After years of decline, infant mortality is on the rise in the state of Mississippi, alarming health workers, and, as CBS News correspondent Kelly Wallace reports, giving the state the dubious distinction of leading the nation in newborn deaths.

Jamekia Brown's home is next door to the cemetery in Hollandale, Mississippi. That makes it easy to visit her two children.

Her first child died at two months during an operation to correct a birth defect. Jamekia was 18 then. At 20, she lost a baby girl when she went into labor prematurely.

"When they did the emergency C-section on me, the baby came out dead," Brown said. "I just cried and questioned God."

Infant death rates have shot up in Mississippi.

In 2004 for every thousand babies born in the state, 9.7 died before their first birthday.

In 2005 the number of deaths jumped to 11.4 per thousand – an increase of nearly 18 percent. That means 65 more babies died.

In the heart of the Mississippi Delta – one of the poorest parts of the nation and overwhelmingly African American – infant death rates are even higher.

For whites in Mississippi, the 2005 infant death rate was 6.6 per thousand, around the national average.

Among blacks, the rate soared to 17 per thousand, similar to rates in Sri Lanka and Russia.

The Mississippi Department of Health told CBS News that Hurricane Katrina may have contributed to the increase in infant mortality rates, but its own Web site says no infant deaths were related to the hurricane.

Lynne Walker of the Department of Health does not have any other explanation for the sudden surge of infant deaths.

"Prematurity and low birth weight and SIDS and birth defects are a leading cause of infant mortality in Mississippi," said Lynne Walker, a pediatric clinician with the Mississippi Department of Health.

But the causes of those problems have been around for years: obesity, diabetes, hypertension and low education levels in mothers who are often teenagers.

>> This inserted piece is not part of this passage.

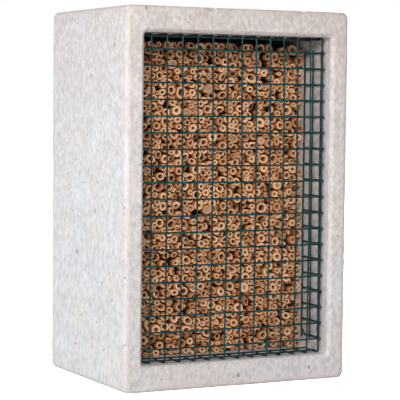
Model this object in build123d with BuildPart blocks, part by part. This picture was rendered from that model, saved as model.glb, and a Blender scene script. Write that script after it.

Roy Mitchell heads a Christian health advocacy group in Jackson. He says what did change two years ago in Mississippi was access to health care.

"We've implemented some Medicaid eligibility guidelines that are highly restrictive," Mitchell said.

Mississippi's Governor, Haley Barbour, was elected in 2004 after promising to slash Medicaid costs. By the end of 2005 the number of people on Medicaid in Mississippi had been cut by 19 percent.

"Another slogan is that Mississippians need to pull themselves up by their bootstraps, but babies don't have bootstraps," Mitchell said.

The state mandated new eligibility requirements, including annual face-to-face meetings and added paperwork.

For young women like Jemeika Brown, transportation is another problem. Now five months pregnant, she hitches rides to Medicaid appointments in Greenville, over 30 miles away.

"I had to get a ride up there, and I had to take proof that I was pregnant ... and I need an ID, and it was hard to get all that stuff," Brown said. "Last time, I think, I ain't need all this."

Jamekia's cousin Krystal Allen has a baby buried in the Hollandale cemetery too. He died at four months after a visit to the emergency room when he was having trouble breathing.

"We went home and he was crying, constant crying," Allen said. "'Bout six or seven, he died in my arms."

Krystal was 17 years old then. Now she's 20, a mother of two, and seven months into a high risk pregnancy. She hasn't yet made it to Greenville to see a doctor. She can't afford the fare. She can't even afford a tombstone for her son.

"It gonna happen one day, one day it gonna happen. He gonna have one sit there proudly with his name and everything on there," she said.